**TASK TO COMPLETE**: Please give back word for word the lines below, from the first one through the one with "# underside, the".

**ENTRIES**:
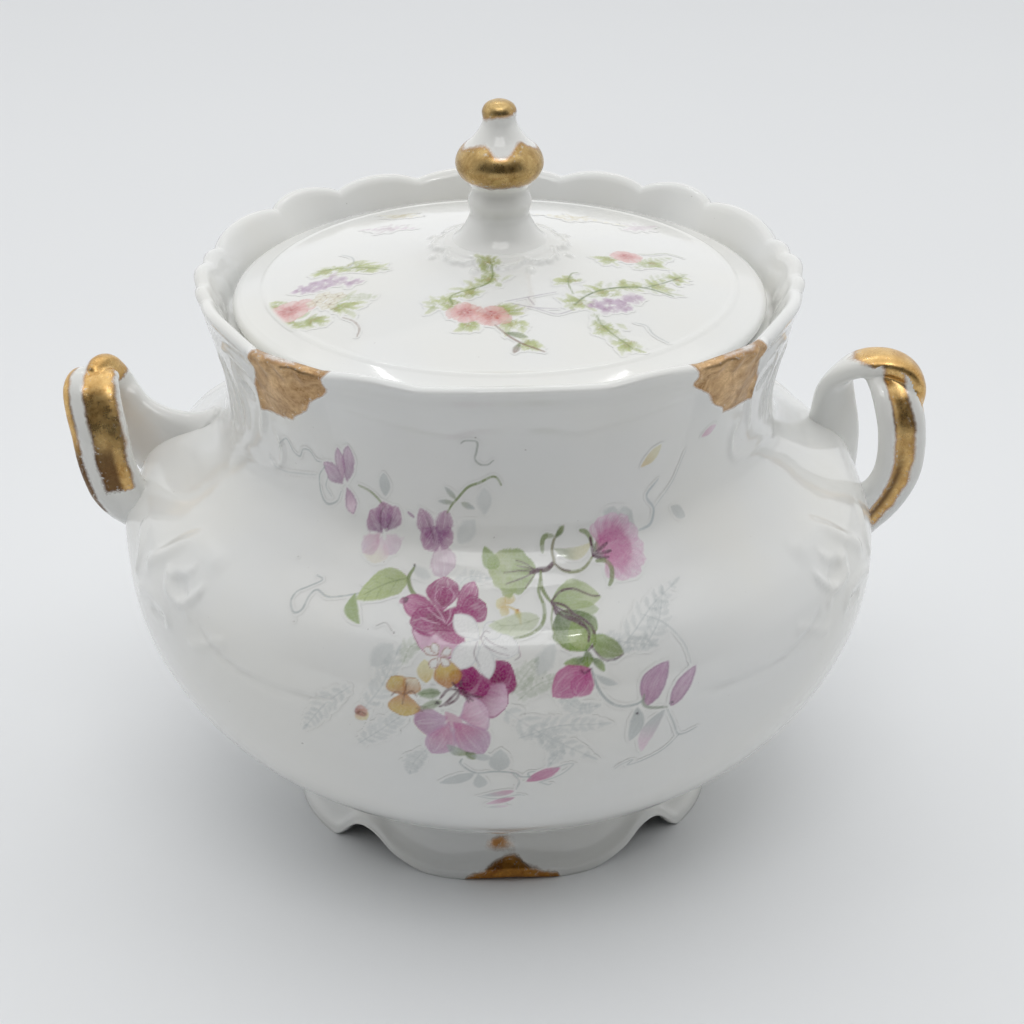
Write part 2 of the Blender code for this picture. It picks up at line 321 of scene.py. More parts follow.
def collar_shape(radius, height, azimuth):
    """The collar's points, given the corners' flare and the scallops, which stand taller at the back."""
    share = collar_share(height)
    lobes = scallop(azimuth)
    rear = smoothstep(60, 150, np.abs(wrapped(azimuth)))
    lift = (SCALLOP_HEIGHT - 0.2 + 0.8 * rear) * (lobes - 0.6) * np.clip(share - 0.55, 0, 1) / 0.45
    flare = CORNER_FLARE * corner(azimuth) + 0.9 * (lobes - 0.5)
    return radius + share * flare, height + lift


def near_edge(distance):
    """Signed distance to the edge of the gilding, which is only needed near that edge."""
    return np.clip(distance, -GOLD_REACH, GOLD_REACH)


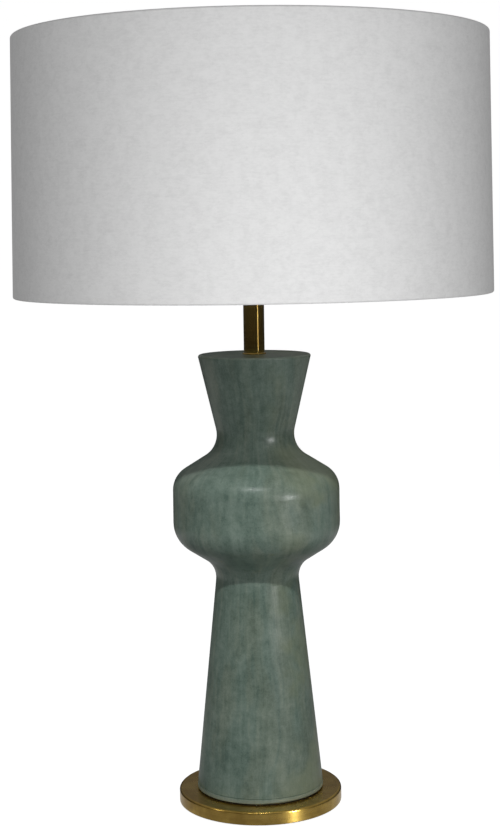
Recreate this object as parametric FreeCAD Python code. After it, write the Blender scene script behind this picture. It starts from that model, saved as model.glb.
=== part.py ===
import FreeCAD, Part
import math
import os

from FreeCAD import Vector

# A table lamp: a turned ceramic body on a brass disc, with a brass neck that carries a lampholder
# and a fabric drum shade. All lengths are in millimetres. The origin is the centre of the felt's
# underside, the lamp stands on z = 0 with +Z up, the front is -Y and the cord comes in at the back.

# Base disc, almost as wide as the belly, with a felt let into its underside and a nut recess
base_setback = 1.2
base_thickness = 12.6
base_top_edge = 2.0
base_bottom_edge = 0.8
felt_margin = 4.4
felt_thickness = 2.0
felt_proud = 1.0
felt_gap = 0.3
recess_radius = 20.0
recess_web = 2.4

# Cord inlet, a bushed hole from the back of the disc to the recess
bush_bore_radius = 2.8
bush_wall = 0.9
bush_length = 9.0
bush_lip = 1.1
bush_flange_thickness = 1.3
bush_flange_edge = 0.6
bush_gap = 0.05
spotface_depth = 0.5
spotface_gap = 0.3

# Clamping rod, a hollow threaded tube from the recess up into the lampholder, and its nut
rod_radius = 5.0
rod_wall = 1.0
rod_tail = 0.6
rod_entry = 9.0
rod_thread_gap = 0.05
rod_hole_gap = 0.3
washer_width = 4.5
washer_thickness = 1.0
lock_washer_width = 2.7
lock_washer_thickness = 0.8
lock_washer_split = 1.2
nut_land = 2.0
nut_height = 3.0
nut_chamfer = 0.5
nut_chamfer_rise = 1.0

# Rubber gasket under the ceramic foot
gasket_inset = 1.8
gasket_width = 10.0
gasket_thickness = 1.2

# Ceramic body: cone, belly, collar and flared mouth, each corner of the outline blended by an arc
foot_radius = 61.2
foot_edge = 1.2
cone_height = 217.1
waist_radius = 38.5
waist_blend = 21.9
shoulder_low_rise = 26.7
belly_radius = 79.9
belly_taper = 0.4
belly_low_blend = 29.5
belly_height = 60.0
belly_high_blend = 22.9
shoulder_high_rise = 28.7
collar_radius = 33.65
collar_blend = 24.4
flare_height = 87.5
mouth_radius = 53.9
mouth_edge = 2.0
body_wall = 6.0
mouth_wall = 7.0
floor_wall = 7.0
foot_ring_width = 13.0
foot_ring_height = 3.0
foot_ring_edge = 1.0
body_hole_gap = 1.5
glaze_line_height = 4.6
glaze_line_depth = 0.35
glaze_line_radius = 0.7

# Neck, a brass tube on a rounded seat ring
seat_lip = 1.5
seat_thickness = 1.5
seat_edge = 0.9
neck_radius = 9.9
neck_wall = 1.4
neck_length = 49.7

# Bulb: an opal envelope in a screw cap with a contact tip
bulb_tip_radius = 4.6
bulb_tip_height = 1.4
bulb_tip_edge = 0.9
bulb_insulator_height = 3.6
bulb_insulator_inset = 2.0
bulb_cap_radius = 13.05
bulb_cap_wall = 0.4
bulb_cap_height = 22.0
bulb_cap_taper = 2.0
bulb_neck_gap = 0.4
bulb_neck_depth = 9.0
bulb_throat_rise = 4.0
bulb_throat_blend = 12.0
bulb_radius = 30.0
bulb_shoulder = 12.0
bulb_length = 108.0
bulb_glass_wall = 1.0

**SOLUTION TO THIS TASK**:
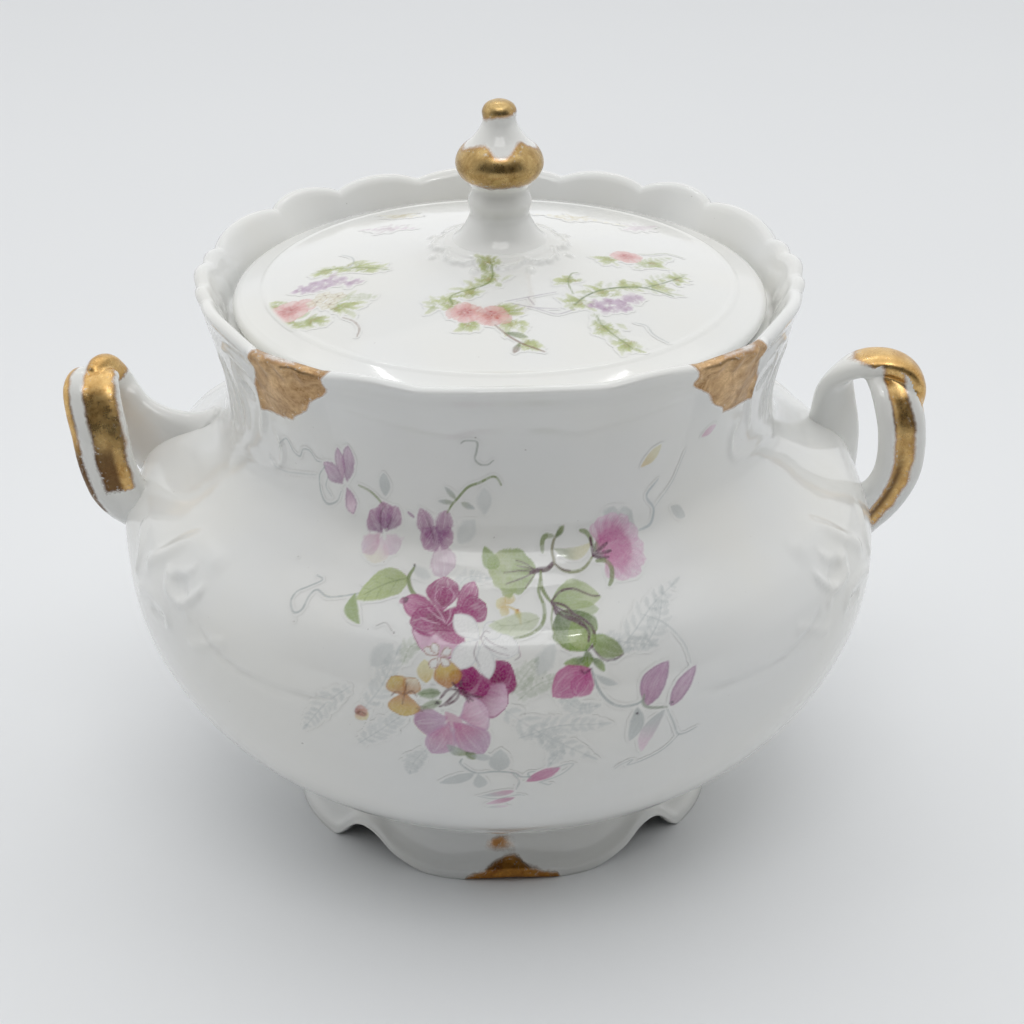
Write part 2 of the Blender code for this picture. It picks up at line 321 of scene.py. More parts follow.
def collar_shape(radius, height, azimuth):
    """The collar's points, given the corners' flare and the scallops, which stand taller at the back."""
    share = collar_share(height)
    lobes = scallop(azimuth)
    rear = smoothstep(60, 150, np.abs(wrapped(azimuth)))
    lift = (SCALLOP_HEIGHT - 0.2 + 0.8 * rear) * (lobes - 0.6) * np.clip(share - 0.55, 0, 1) / 0.45
    flare = CORNER_FLARE * corner(azimuth) + 0.9 * (lobes - 0.5)
    return radius + share * flare, height + lift


def near_edge(distance):
    """Signed distance to the edge of the gilding, which is only needed near that edge."""
    return np.clip(distance, -GOLD_REACH, GOLD_REACH)


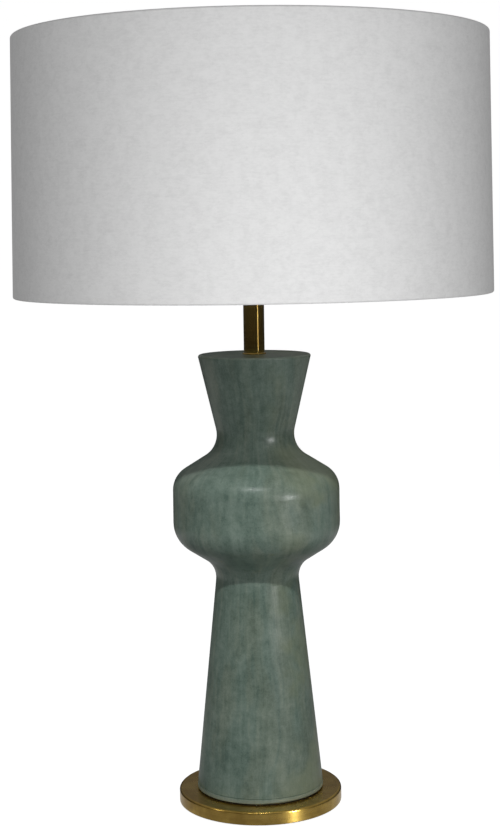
Recreate this object as parametric FreeCAD Python code. After it, write the Blender scene script behind this picture. It starts from that model, saved as model.glb.
=== part.py ===
import FreeCAD, Part
import math
import os

from FreeCAD import Vector

# A table lamp: a turned ceramic body on a brass disc, with a brass neck that carries a lampholder
# and a fabric drum shade. All lengths are in millimetres. The origin is the centre of the felt's
# underside, the lamp stands on z = 0 with +Z up, the front is -Y and the cord comes in at the back.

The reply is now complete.